Risks, uncertainties and assumptions include the need to address the many challenges facing Hewlett Packard Enterprise’s businesses; the competitive pressures faced by Hewlett Packard Enterprise’s businesses; risks associated with executing Hewlett Packard Enterprise’s strategy; the impact of macroeconomic and geopolitical trends and events; the need to manage third-party suppliers and the distribution of Hewlett Packard Enterprise’s products and the delivery of Hewlett Packard Enterprise’s services effectively; the protection of Hewlett Packard Enterprise’s intellectual property assets, including intellectual property licensed from third parties; risks associated with Hewlett Packard Enterprise’s international operations; the development and transition of new products and services and the enhancement of existing products and services to meet customer needs and respond to emerging technological trends; the execution and performance of contracts by Hewlett Packard Enterprise and its suppliers, customers and partners; the hiring and retention of key employees; integration and other risks associated with business combination and investment transactions; the results of the divestiture transactions or restructuring plans, including estimates and assumptions related to the cost (including any possible disruption of Hewlett Packard Enterprise’s business) and the anticipated benefits of the transactions or of implementing the restructuring plans; the resolution of pending investigations, claims and disputes; and other risks that are described in Hewlett Packard Enterprise’s Annual Report on Form 10-K for the fiscal year ended October 31, 2016 and subsequent Quarterly Reports on Form 10-Q.

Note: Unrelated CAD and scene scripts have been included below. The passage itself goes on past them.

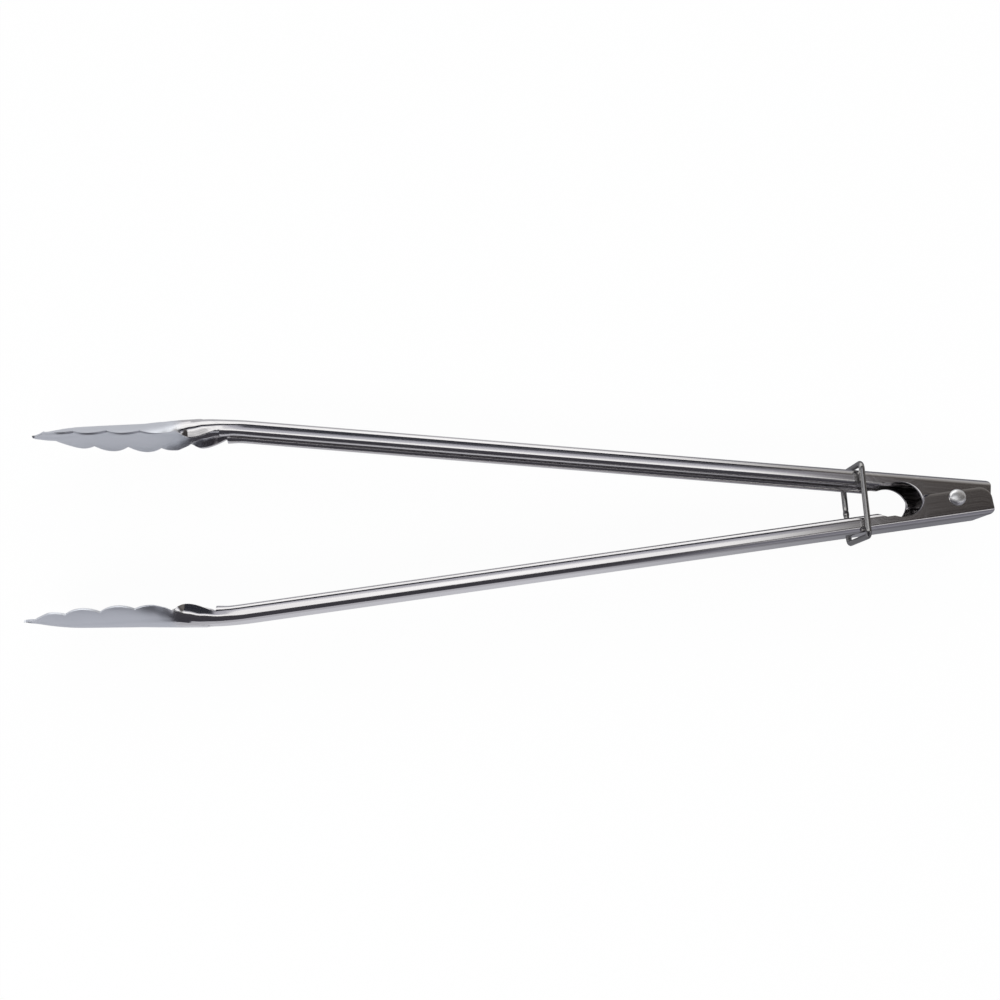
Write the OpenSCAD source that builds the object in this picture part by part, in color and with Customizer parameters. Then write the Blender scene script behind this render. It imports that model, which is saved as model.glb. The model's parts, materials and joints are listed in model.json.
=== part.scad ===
// Spring loaded kitchen tongs: two stamped channel arms, a pivot rivet, a torsion
// spring coiled round it and a wire locking ring that slides along the handles.
//
// The tongs lie on their side, open. +Z is along the pivot, +X points to the hinge
// end and +Y to the inner arm. The origin is under the middle of the open tongs.
// An arm is drawn in its own frame first: pivot at the origin, tip towards -X, back
// at y = back_dist, mid-plane at z = 0. Stations s are measured from the pivot along
// the back, and heights h from the back surface into the channel.

/* [Arms] */
// Length along the back, from the pivot to the tip of the jaw
arm_len = 390; // [330:1:470]
// Angle between the two handles when the tongs are open, degrees
open_angle = 12.9; // [10.8:0.1:16]
// Distance from the pivot to the outside of each handle's back
back_dist = 8.7; // [7.8:0.1:10.5]
// Thickness of the sheet
sheet = 1.0; // [0.8:0.1:1.2]
// Outside width of the outer arm's handle
handle_w = 21; // [18:0.5:25]
// Depth of the handle channel, from its back to the top of its rolled edges
handle_depth = 6.8; // [5.6:0.1:8.2]
// Outside radius of the bends along the handle's back
handle_bend_r = 2.5; // [1.8:0.1:3]
// Outside radius of the rolled edges
roll_r = 1.9; // [1.5:0.1:2.2]

/* [Jaws] */
// Length of the neck's bend, along the back
neck_len = 21; // [16:1:26]
// Station where the neck's bend ends, measured back from the tip
neck_from_tip = 72; // [66:1:80]
// Inward bend between handle and jaw, degrees
neck_angle = 7.5; // [5:0.5:8.5]
// Outside width of a jaw
jaw_w = 36; // [32:0.5:42]
// Outside radius of the jaw's turned-up sides
jaw_bend_r = 10.5; // [9:0.5:12]
// Length of the taper between neck and jaw
taper_len = 22; // [18:1:26]
// Length of the jaw's curved tip
tip_len = 25; // [20:1:30]
// Inward curve of the tip, degrees
tip_angle = 14; // [10:1:18]
// Radius of the tip in plan
tip_plan_r = 14; // [11:0.5:17]
// How far each scallop bulges above the line between its notches
scallop_rise = 1.6; // [0.8:0.1:2]

/* [Hinge] */
// How far the ears reach behind the pivot
tail_len = 14.2; // [12:0.2:18]
// How far the ears reach past the pivot, towards the other arm
ear_rise = 2.9; // [2.4:0.1:3.8]
// Radius of the ears' rear corner
tail_r = 5; // [3:0.5:6]
// Station of the centre of the mouth's arc
mouth_station = 22.5; // [20:0.5:27]
// Radius of the mouth's arc in each ear
mouth_r = 9; // [7.5:0.5:10]
// Side clearance between the outer and the inner ears
ear_clear = 0.15; // [0.1:0.05:0.3]
// Diameter of the rivet's shank
rivet_d = 4; // [3:0.1:4.8]
// Diameter of the rivet's domed heads
rivet_head_d = 6.8; // [6:0.1:8]
// Height of the rivet's domed heads
rivet_head_h = 1.6; // [1.2:0.1:2.2]
// Radial running clearance of the rivet in the ears
rivet_clear = 0.05; // [0.02:0.01:0.1]

/* [Spring] */
// Diameter of the spring wire
spring_wire = 1.5; // [1:0.1:1.7]
// Radius of the coil at the middle of the wire
coil_r = 4.6; // [3.8:0.1:4.8]
// Full turns in the coil
coil_turns = 7; // [3:1:8]
// Distance from one turn to the next
coil_pitch = 1.75; // [1.71:0.01:1.85]
// Length of each leg
leg_len = 22; // [14:1:26]

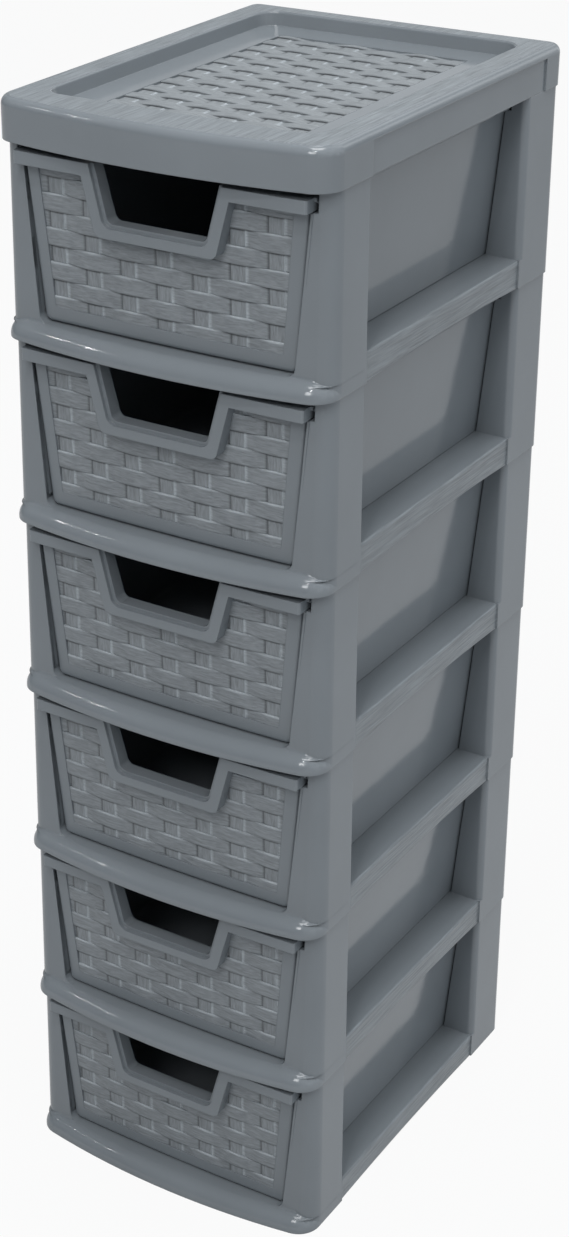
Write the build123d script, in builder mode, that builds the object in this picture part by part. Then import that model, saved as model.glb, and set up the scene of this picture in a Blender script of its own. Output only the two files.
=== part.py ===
from build123d import *
import os
from math import atan, cos, degrees, radians, sin, tan

# A free-standing tower of six drawers, moulded in one grey plastic.
# Six identical stacking frames carry six identical drawers, and a tray-topped lid
# caps the posts of the uppermost frame. +Z is up, the drawers open towards -Y, and
# the origin is the middle of the footprint on the floor. All sizes are millimetres.

os.makedirs("parts", exist_ok=True)

# ---------------------------------------------------------------- tower
tier_count = 6
tier_pitch = 108.0            # height of one frame, from its rim to the next one's
width = 203.0
depth = 268.0                 # overall, the bowed front included
wall = 2.8                    # general wall of the frames and the lid
fit_clearance = 0.3           # between parts that plug into or rest on each other

# ---------------------------------------------------------------- plan of frames and lid
front_bow = 10.0              # how far the middle of the front stands out
front_corner_radius = 15.0
rear_corner_radius = 8.0

# ---------------------------------------------------------------- frame
ledge_height = 16.5           # runners for the drawer, above the frame's lower edge
rail_height = 10.0            # front rail, lower than the runners
rail_round = 9.0              # rounded upper edge of the front rail
rail_wall = 3.0
rail_hollow_height = 5.0
post_setback = 13.0           # front of the posts behind the rail's foremost line
post_bow = 3.0
post_corner_radius = 10.0
post_inset_top = 1.0          # each post narrows by this much up to its top
foot_blend = 4.0              # hollow curve from each post's front into the rail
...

As in prior periods, the financial information set forth in this press release, including tax-related items, reflects estimates based on information available at this time. While Hewlett Packard Enterprise believes these estimates to be reasonable, these amounts could differ materially from reported amounts in the Hewlett Packard Enterprise Quarterly Report on Form 10-Q for the quarter ended January 31, 2017. Hewlett Packard Enterprise assumes no obligation and does not intend to update these forward-looking statements.